A Variation on the Theme of Writer’s Block
Hmmm, what should I write about? I never can decide if I want to write an editorial or practice fiction. I like fiction better, it gives me a little more freedom, but then I have to actually come up with something. An op ed at least gives me a subject. But I like fiction. I think I’ll write a short story.
Ugh, why are short stories so hard? You have to have a beginning, middle, and end all right there! I’m a little bit better with long form. This is probably why I haven’t ever really been any good with poetry. But I’m pretty good with scene setting, and I usually am good with dialogue…let’s just try something and see where it goes. This is a scene that’s been bouncing around my head for a few days.

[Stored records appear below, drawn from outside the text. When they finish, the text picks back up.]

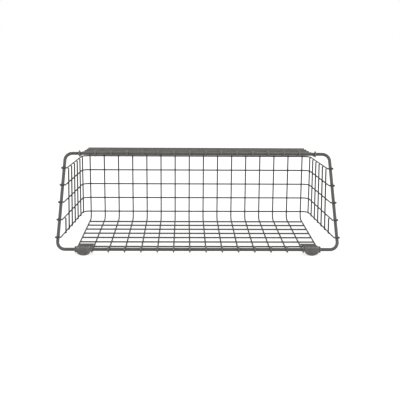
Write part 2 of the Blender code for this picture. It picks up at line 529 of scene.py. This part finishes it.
@dataclass(frozen=True)
class Basket:
    """Sizes of the basket in millimetres, in its own upright frame."""

    pitch: float = 25.4
    long_wires: int = 16
    rows: int = 5
    wire: float = 1.15
    rim: float = 2.6
    gap: float = 0.3
    cross_overhang: float = 1.0
    floor_flare: float = 2.3
    top_flare: float = 2.4
    side_flare: float = 3.0
    floor_depth: float = 202.0
    top_depth: float = 131.0
    first_cross: float = 12.7
    first_upright: float = 12.9
    floor_crosses: int = 7
    top_crosses: int = 5
    full_uprights: int = 6
    short_rows: int = 2
    long_bend: float = 10.0
    row_bend: float = 12.0
    rim_corner: float = 12.0
    rim_top_tuck: float = 2.3
    hook_turn: float = 235.0

    @property
    def layer(self) -> float:
        """Distance between the middles of two crossing wires."""
        return 2 * self.wire + self.gap

    @property
    def row_out(self) -> float:
        """How far outside a side's middle plane the row wires run."""
        return self.layer / 2

    @property
    def hook(self) -> float:
        """Radius of a hook's middle line round the rim."""
        return self.rim + self.gap + self.wire

    @property
    def outer_x(self) -> float:
        """Distance of the outermost long wire from the middle."""
        return self.pitch * (self.long_wires - 1) / 2

    @property
    def top_row(self) -> float:
        """Height of the top row wire above the middle of the back."""
        return self.pitch * (self.rows - 1) / 2

    def floor(self) -> Panel:
        """The floor, which drops a little towards the mouth.

        Returns:
            The panel, from the back to the rim.
        """
        a = math.radians(self.floor_flare)
        start = vector(0, 0, -self.top_row - self.pitch / 2)
        along = vector(0, -math.cos(a), -math.sin(a))
        return Panel(start, along, vector(0, math.sin(a), -math.cos(a)))

    def top(self) -> Panel:
        """The top, which rises a little towards the mouth.

        Returns:
            The panel, from the back to the rim.
        """
        a = math.radians(self.top_flare)
        start = vector(0, 0, self.top_row + self.pitch / 2)
        along = vector(0, -math.cos(a), math.sin(a))
        return Panel(start, along, vector(0, math.sin(a), math.cos(a)))

    def side(self, side: int) -> Panel:
        """One side, which spreads towards the mouth.

        Args:
            side: -1 for the left one and 1 for the right one.

        Returns:
            The panel, from the back to the rim.
        """
        a = math.radians(self.side_flare)
        start = vector(side * (self.outer_x + self.pitch / 2), 0, 0)
        along = vector(side * math.sin(a), -math.cos(a), 0)
        return Panel(start, along, vector(side * math.cos(a), math.sin(a), 0))

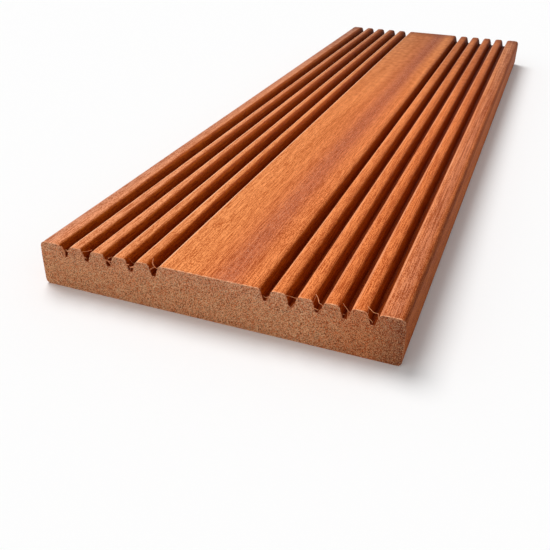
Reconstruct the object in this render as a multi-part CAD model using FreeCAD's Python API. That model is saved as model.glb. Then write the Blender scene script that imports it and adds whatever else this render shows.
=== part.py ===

“What are you trying to say?”
I lifted the coffee mug to my lips, wrapping the question around the rim. The liquid inside rippled, a reflection of the tremble I felt in my whole body. I shouldn’t be drinking coffee at this hour. The evening showed through the windows with increasing persistence.
“I’m saying there are other options. I don’t think you’ve considered every angle.”
I shrugged, looking away and putting the mug down on the counter. When was the last time I wiped the counter?
“Would you like something to eat?”
She didn’t answer, which I took to mean yes. I opened the fridge door, staring dully inside. I had a few things to make sandwiches, some leftover soup from last week, some pieces of fruit. Fruit would be easiest. I grabbed an apple and placed it on the counter, changed my mind, and took out a plate. I placed the apple on the plate, its green skin already slippery with condensation. Why did I put the apples in the fridge? Everyone knows most fruit should be kept at room temperature. And biting into a cold apple was awful, especially for someone with sensitive teeth like mine.
Did she have sensitive teeth?
“Do you have sensitive teeth?”
She didn’t say anything. I found a cutting board and cut the apple into thin slices, arranging them artfully on the plate. It wouldn’t matter. She wouldn’t care. But I wanted to make the effort.
I brought the plate over to her, sitting down in the chair opposite. I lifted the plate, giving it a tiny jiggle of invitation. She just looked at me. I sighed, lowering the plate down to my lap. I took a slice and bit into it. I winced. It was still cold. But it was fresh and crunchy, and the bite of sour fruit was refreshing. I should just eat a green apple instead of drinking coffee.
I set down the half slice and picked up another, bringing it forward to her face. Her eyes never left mine, but she opened her lips. I slipped the fruit inside and she bit down. I saw a flash of her very white teeth. She chewed with her mouth closed, slowly. I felt silly holding the other half of the slice, but when she was finished she opened her mouth again and I gave her the rest. I wiped my fingers on my sweatshirt and finished my own slice.
We finished the apple together, taking turns. When we were done, I stood and took the plate to the sink. I poured the coffee out too. It wouldn’t make sense to finish it now. I left the coffee pooling in the plate and wandered out to the front of the house.
I was bored. I knew what I had been getting into, but this was glorified babysitting. Nothing was happening, and now I was just waiting to hear about the next step. I could read, I supposed, or watch television. Maybe she would want to watch something?
I went back into the split kitchen/dining room and walked up to her. She was always just watching me, like a cat. It made me nervous. Maybe it was the coffee, too, but I was still trembling a little.
“Did you want to watch something? I could turn on the television.”
She just looked at me.
“Or I could read? Aloud?”
She blinked, slowly.
“Fine.” I felt a little angry now. I knelt in front of her and tugged on the knots around her ankles, making sure they were secure. I stood and walked behind her, tested the cords that bound her to the chair.
“Then you can just sit there.”
I stalked out of the room and into the living room, plopping myself down on the soft sofa, wrapping my arms around my knees. I sulked.
Aaaaaaaaaaaaaaaaaaaaaaaaaaaaaaaaaaaaaaaaaaaaaaaaaaaaaaaaaaaaand that’s it. I can’t think of anything else. Where to go from here? I like the build up, but the follow through is so much more difficult. I have a tendency to think of vignettes, small, compelling scenes that I can’t fit into a bigger picture, because I don’t have a bigger picture. Oh well. That’s pretty good for now.